== Data to process ==

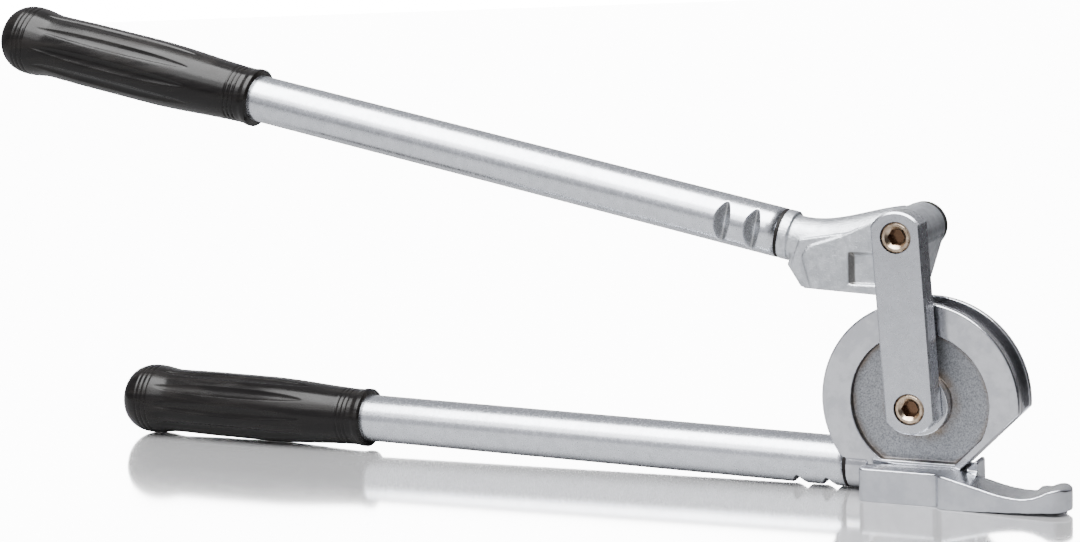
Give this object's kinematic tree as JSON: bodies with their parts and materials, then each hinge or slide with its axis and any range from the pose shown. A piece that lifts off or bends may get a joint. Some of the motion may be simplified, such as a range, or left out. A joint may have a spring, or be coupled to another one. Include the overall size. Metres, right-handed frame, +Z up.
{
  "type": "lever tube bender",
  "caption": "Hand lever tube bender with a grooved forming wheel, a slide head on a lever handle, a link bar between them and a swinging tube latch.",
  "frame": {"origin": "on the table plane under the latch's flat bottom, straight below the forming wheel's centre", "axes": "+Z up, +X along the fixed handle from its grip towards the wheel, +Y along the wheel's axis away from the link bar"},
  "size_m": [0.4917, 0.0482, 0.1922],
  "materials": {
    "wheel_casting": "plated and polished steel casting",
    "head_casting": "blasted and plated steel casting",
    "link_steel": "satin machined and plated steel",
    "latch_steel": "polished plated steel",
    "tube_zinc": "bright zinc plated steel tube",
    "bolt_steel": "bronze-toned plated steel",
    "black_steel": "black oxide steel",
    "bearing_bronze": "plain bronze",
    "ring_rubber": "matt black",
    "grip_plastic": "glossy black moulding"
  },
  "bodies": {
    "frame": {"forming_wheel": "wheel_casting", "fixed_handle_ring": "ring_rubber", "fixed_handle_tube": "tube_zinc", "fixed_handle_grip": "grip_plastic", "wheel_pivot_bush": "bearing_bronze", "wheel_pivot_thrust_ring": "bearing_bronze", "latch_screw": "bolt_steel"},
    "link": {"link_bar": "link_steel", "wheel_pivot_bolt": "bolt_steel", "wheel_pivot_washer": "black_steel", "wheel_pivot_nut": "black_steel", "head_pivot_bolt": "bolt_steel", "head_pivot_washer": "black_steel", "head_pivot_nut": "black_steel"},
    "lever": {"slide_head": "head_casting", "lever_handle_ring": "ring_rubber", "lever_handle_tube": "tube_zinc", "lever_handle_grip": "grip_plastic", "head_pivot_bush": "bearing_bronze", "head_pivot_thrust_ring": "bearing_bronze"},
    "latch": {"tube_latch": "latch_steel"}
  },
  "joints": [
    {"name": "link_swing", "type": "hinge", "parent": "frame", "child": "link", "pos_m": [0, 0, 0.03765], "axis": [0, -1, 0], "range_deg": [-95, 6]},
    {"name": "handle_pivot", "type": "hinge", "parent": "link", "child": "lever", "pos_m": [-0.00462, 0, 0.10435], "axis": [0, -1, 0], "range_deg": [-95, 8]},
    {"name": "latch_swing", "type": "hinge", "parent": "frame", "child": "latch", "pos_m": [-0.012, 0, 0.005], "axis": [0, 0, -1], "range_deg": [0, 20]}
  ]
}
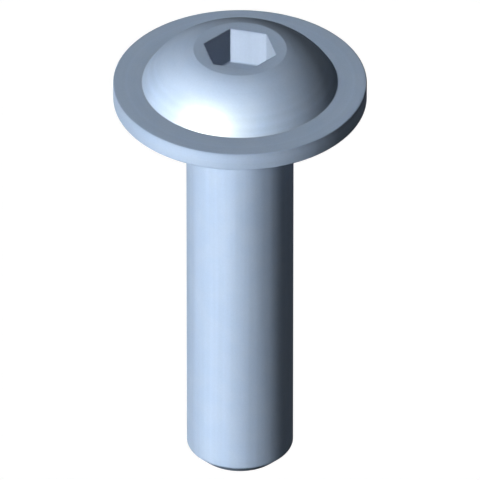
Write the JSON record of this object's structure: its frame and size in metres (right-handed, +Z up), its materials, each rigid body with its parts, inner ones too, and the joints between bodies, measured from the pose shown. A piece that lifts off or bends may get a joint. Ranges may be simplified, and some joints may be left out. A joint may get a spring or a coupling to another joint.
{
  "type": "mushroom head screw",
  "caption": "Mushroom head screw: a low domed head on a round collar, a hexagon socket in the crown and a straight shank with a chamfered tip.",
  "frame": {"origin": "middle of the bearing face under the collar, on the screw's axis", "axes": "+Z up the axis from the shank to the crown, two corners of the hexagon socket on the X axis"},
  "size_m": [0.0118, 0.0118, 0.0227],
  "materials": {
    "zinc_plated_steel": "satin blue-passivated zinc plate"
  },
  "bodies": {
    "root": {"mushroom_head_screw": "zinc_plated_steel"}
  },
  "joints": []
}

===

* Given request: Repeat each entry word for word.

* The solution:
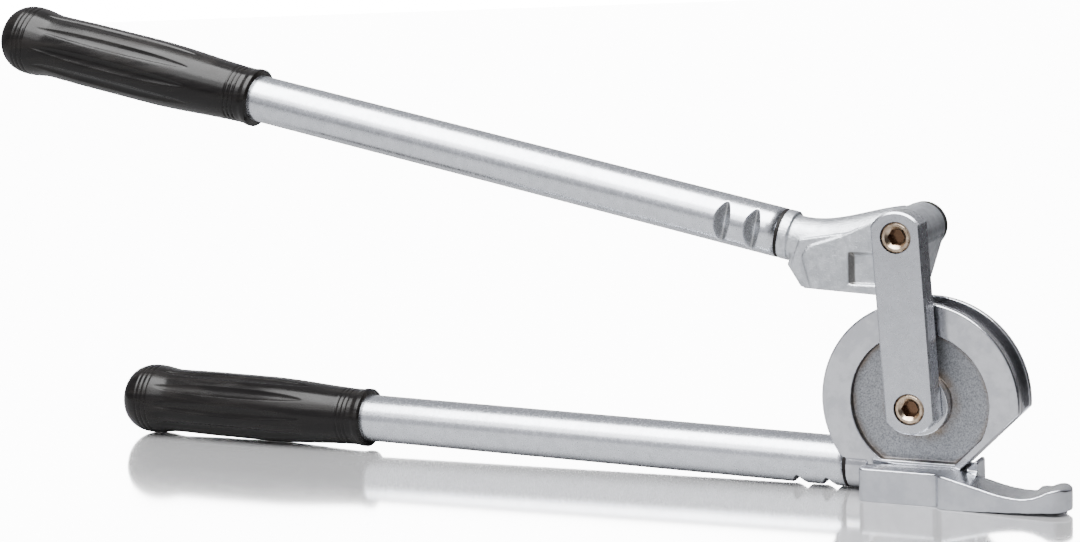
Give this object's kinematic tree as JSON: bodies with their parts and materials, then each hinge or slide with its axis and any range from the pose shown. A piece that lifts off or bends may get a joint. Some of the motion may be simplified, such as a range, or left out. A joint may have a spring, or be coupled to another one. Include the overall size. Metres, right-handed frame, +Z up.
{
  "type": "lever tube bender",
  "caption": "Hand lever tube bender with a grooved forming wheel, a slide head on a lever handle, a link bar between them and a swinging tube latch.",
  "frame": {"origin": "on the table plane under the latch's flat bottom, straight below the forming wheel's centre", "axes": "+Z up, +X along the fixed handle from its grip towards the wheel, +Y along the wheel's axis away from the link bar"},
  "size_m": [0.4917, 0.0482, 0.1922],
  "materials": {
    "wheel_casting": "plated and polished steel casting",
    "head_casting": "blasted and plated steel casting",
    "link_steel": "satin machined and plated steel",
    "latch_steel": "polished plated steel",
    "tube_zinc": "bright zinc plated steel tube",
    "bolt_steel": "bronze-toned plated steel",
    "black_steel": "black oxide steel",
    "bearing_bronze": "plain bronze",
    "ring_rubber": "matt black",
    "grip_plastic": "glossy black moulding"
  },
  "bodies": {
    "frame": {"forming_wheel": "wheel_casting", "fixed_handle_ring": "ring_rubber", "fixed_handle_tube": "tube_zinc", "fixed_handle_grip": "grip_plastic", "wheel_pivot_bush": "bearing_bronze", "wheel_pivot_thrust_ring": "bearing_bronze", "latch_screw": "bolt_steel"},
    "link": {"link_bar": "link_steel", "wheel_pivot_bolt": "bolt_steel", "wheel_pivot_washer": "black_steel", "wheel_pivot_nut": "black_steel", "head_pivot_bolt": "bolt_steel", "head_pivot_washer": "black_steel", "head_pivot_nut": "black_steel"},
    "lever": {"slide_head": "head_casting", "lever_handle_ring": "ring_rubber", "lever_handle_tube": "tube_zinc", "lever_handle_grip": "grip_plastic", "head_pivot_bush": "bearing_bronze", "head_pivot_thrust_ring": "bearing_bronze"},
    "latch": {"tube_latch": "latch_steel"}
  },
  "joints": [
    {"name": "link_swing", "type": "hinge", "parent": "frame", "child": "link", "pos_m": [0, 0, 0.03765], "axis": [0, -1, 0], "range_deg": [-95, 6]},
    {"name": "handle_pivot", "type": "hinge", "parent": "link", "child": "lever", "pos_m": [-0.00462, 0, 0.10435], "axis": [0, -1, 0], "range_deg": [-95, 8]},
    {"name": "latch_swing", "type": "hinge", "parent": "frame", "child": "latch", "pos_m": [-0.012, 0, 0.005], "axis": [0, 0, -1], "range_deg": [0, 20]}
  ]
}
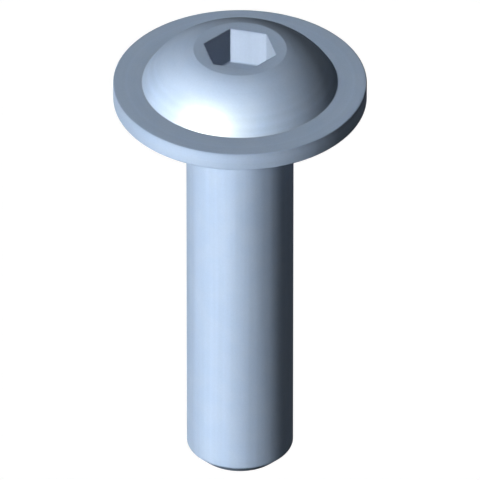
Write the JSON record of this object's structure: its frame and size in metres (right-handed, +Z up), its materials, each rigid body with its parts, inner ones too, and the joints between bodies, measured from the pose shown. A piece that lifts off or bends may get a joint. Ranges may be simplified, and some joints may be left out. A joint may get a spring or a coupling to another joint.
{
  "type": "mushroom head screw",
  "caption": "Mushroom head screw: a low domed head on a round collar, a hexagon socket in the crown and a straight shank with a chamfered tip.",
  "frame": {"origin": "middle of the bearing face under the collar, on the screw's axis", "axes": "+Z up the axis from the shank to the crown, two corners of the hexagon socket on the X axis"},
  "size_m": [0.0118, 0.0118, 0.0227],
  "materials": {
    "zinc_plated_steel": "satin blue-passivated zinc plate"
  },
  "bodies": {
    "root": {"mushroom_head_screw": "zinc_plated_steel"}
  },
  "joints": []
}